- _DATASET EXCERPT_:
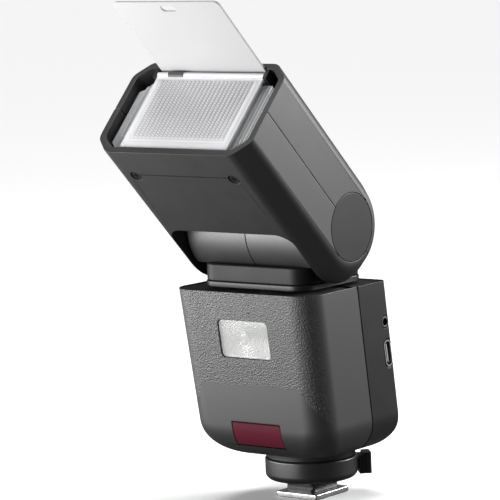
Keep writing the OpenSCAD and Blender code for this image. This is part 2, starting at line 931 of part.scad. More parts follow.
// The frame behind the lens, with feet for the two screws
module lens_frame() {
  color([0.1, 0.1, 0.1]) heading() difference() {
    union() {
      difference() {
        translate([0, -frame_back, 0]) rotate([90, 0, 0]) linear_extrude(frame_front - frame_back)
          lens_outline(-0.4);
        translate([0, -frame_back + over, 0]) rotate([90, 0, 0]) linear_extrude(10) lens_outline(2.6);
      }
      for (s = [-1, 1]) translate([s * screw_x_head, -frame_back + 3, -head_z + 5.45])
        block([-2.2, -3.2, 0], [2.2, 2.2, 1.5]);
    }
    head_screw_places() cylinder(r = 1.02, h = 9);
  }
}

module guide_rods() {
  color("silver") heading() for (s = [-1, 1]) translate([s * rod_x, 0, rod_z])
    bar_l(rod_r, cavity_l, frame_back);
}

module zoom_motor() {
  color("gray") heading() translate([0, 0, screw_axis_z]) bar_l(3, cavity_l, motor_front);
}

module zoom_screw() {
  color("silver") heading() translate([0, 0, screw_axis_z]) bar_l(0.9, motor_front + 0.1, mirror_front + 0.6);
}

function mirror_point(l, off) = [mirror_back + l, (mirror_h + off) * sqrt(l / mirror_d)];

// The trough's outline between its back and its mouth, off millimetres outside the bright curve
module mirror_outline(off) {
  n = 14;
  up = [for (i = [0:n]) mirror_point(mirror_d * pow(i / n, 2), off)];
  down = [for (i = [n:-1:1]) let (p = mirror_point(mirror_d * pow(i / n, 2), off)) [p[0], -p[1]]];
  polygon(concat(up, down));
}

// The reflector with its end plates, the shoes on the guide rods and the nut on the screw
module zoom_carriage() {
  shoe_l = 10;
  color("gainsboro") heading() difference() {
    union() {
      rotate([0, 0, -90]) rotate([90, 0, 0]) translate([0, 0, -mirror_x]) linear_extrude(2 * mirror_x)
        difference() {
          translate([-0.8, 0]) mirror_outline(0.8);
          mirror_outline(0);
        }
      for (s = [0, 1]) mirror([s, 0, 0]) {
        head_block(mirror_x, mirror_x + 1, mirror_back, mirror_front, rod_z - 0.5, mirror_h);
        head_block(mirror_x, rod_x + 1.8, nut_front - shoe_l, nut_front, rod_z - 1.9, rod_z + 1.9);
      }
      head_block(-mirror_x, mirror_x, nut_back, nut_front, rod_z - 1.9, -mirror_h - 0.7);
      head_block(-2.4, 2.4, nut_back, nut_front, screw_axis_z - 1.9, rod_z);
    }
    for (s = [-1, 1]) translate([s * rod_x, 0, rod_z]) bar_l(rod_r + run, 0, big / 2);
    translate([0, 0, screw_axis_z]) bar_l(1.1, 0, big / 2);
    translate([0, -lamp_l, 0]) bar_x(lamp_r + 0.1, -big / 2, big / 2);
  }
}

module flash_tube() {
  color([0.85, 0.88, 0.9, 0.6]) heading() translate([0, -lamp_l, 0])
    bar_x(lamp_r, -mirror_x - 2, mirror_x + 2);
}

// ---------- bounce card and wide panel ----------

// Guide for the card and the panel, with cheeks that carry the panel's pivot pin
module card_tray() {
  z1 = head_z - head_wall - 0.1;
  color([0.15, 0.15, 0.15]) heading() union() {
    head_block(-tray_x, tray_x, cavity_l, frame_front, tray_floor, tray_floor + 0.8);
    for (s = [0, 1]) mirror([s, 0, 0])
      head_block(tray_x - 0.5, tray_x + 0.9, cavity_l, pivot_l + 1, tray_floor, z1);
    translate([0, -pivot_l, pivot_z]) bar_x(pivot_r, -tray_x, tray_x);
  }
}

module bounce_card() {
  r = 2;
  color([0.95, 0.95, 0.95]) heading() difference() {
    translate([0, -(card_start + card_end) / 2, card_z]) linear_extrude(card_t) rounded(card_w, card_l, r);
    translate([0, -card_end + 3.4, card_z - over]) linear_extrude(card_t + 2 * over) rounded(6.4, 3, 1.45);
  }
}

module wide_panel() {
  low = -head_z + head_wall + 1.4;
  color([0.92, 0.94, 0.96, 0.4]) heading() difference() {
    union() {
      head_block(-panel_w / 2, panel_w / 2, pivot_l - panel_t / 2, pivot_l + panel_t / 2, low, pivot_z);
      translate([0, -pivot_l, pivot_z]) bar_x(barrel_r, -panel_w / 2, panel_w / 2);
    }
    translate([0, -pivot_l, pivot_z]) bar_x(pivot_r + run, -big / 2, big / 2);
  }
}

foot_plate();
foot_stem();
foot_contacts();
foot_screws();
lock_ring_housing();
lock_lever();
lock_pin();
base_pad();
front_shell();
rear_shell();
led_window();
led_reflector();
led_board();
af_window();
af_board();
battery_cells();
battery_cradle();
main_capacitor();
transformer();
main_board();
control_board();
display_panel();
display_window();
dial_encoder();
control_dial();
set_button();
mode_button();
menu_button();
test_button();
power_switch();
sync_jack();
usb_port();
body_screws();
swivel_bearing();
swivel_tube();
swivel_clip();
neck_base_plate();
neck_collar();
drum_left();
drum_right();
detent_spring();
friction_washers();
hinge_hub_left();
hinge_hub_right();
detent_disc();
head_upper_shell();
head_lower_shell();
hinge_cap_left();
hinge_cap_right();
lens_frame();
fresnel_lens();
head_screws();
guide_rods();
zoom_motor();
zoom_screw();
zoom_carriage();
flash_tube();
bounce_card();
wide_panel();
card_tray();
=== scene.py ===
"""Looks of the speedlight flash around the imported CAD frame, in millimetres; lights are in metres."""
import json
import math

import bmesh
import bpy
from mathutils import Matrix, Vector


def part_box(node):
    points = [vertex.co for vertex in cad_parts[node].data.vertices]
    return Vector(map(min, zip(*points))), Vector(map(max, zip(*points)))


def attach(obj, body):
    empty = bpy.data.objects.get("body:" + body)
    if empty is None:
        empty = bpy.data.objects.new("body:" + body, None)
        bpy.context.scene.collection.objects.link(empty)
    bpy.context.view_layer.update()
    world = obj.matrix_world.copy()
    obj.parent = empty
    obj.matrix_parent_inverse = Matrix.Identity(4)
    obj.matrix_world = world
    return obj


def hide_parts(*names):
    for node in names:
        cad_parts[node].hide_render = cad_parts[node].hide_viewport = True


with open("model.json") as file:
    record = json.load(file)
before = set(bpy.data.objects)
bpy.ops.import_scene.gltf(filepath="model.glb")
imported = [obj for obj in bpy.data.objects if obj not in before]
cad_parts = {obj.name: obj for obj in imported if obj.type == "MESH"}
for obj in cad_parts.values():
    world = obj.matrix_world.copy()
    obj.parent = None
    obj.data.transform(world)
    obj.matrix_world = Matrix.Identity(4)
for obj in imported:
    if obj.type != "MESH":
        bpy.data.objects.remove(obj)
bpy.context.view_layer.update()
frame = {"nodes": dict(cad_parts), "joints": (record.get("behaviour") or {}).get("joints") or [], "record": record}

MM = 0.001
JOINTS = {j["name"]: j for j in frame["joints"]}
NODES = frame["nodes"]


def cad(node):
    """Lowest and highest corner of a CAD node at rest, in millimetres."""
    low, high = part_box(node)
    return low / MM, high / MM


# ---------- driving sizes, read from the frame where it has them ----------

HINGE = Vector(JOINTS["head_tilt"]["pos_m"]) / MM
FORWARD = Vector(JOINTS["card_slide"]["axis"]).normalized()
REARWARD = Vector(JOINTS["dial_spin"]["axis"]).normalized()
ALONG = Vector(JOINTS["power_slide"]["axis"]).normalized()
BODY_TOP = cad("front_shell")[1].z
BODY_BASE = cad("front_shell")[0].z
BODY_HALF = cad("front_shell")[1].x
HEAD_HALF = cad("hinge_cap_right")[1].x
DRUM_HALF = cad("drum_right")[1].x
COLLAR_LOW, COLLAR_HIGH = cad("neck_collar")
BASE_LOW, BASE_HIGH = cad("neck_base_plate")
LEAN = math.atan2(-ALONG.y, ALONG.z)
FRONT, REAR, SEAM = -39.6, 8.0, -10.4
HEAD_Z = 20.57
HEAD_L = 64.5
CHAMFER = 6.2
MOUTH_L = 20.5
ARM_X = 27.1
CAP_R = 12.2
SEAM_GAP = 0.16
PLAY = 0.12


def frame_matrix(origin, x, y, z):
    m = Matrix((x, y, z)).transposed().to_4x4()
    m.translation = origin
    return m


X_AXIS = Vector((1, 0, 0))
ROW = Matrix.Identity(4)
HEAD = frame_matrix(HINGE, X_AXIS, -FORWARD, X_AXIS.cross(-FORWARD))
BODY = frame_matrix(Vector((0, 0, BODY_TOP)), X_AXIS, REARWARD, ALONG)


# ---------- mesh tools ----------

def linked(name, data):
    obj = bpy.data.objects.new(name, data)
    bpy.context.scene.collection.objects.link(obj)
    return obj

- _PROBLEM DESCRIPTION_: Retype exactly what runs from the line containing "bpy.data.objects.remove(obj)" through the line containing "# ---------- driving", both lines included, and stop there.

- _FINAL RESULT_:
        bpy.data.objects.remove(obj)
bpy.context.view_layer.update()
frame = {"nodes": dict(cad_parts), "joints": (record.get("behaviour") or {}).get("joints") or [], "record": record}

MM = 0.001
JOINTS = {j["name"]: j for j in frame["joints"]}
NODES = frame["nodes"]


def cad(node):
    """Lowest and highest corner of a CAD node at rest, in millimetres."""
    low, high = part_box(node)
    return low / MM, high / MM


# ---------- driving sizes, read from the frame where it has them ----------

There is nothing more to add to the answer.